Closed LalitWagh closed 2 years ago
So, I read the notebook. It helped me understand that we need the dataset on ordered dictionary in order to use textattack. Adding to my question, in aws server i have data but it has nearly 37 million rows and i dont want to convert it to ordered dictionary. So what solution can you propose for this problem? Your any type of help is highly appreciated
Hi @LalitWagh, I think with our current implementation the only two ways to prepare a dataset is to download one from huggingface or create one from scratch (using an ordered dict as you suggest). I couldn't think of a way to directly use your own data without changing the dataset class. I'll leave this issue open to see if others have any suggestions.
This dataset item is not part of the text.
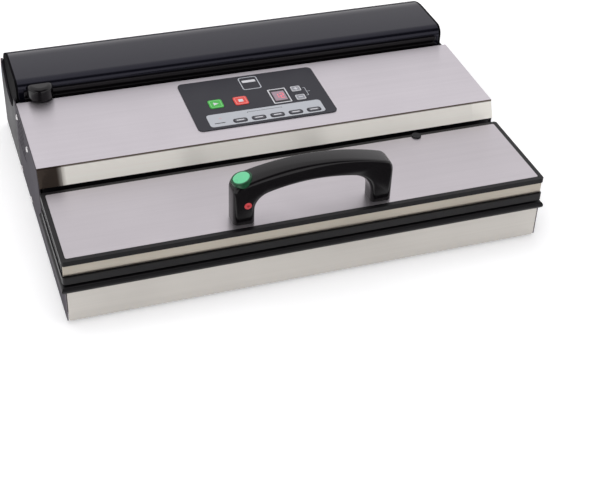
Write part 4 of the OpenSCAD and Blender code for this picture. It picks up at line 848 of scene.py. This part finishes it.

@LalitWagh the datasets HuggingFace supports are backed by Apache Arrow and can definitely generalize to 37 million datapoints. Otherwise, you can create your own dataset class and implement it as you like. There is no requirement to store 37 million OrderedDict
objects in memory, only that you convert each row to an OrderedDict
when it is used for the attack (returned by your dataset __getitem__
).
By the way, what is the reason you would ever want to generate 37 million adversarial examples from the same model?
After evaluating and reading docs, i cant find any way to do the attacks on larger datasets that we will be fetching from database server. and the dataset needs to be converted before attacking which is very hard to implement. Any solution of example notebook can you create to solve this?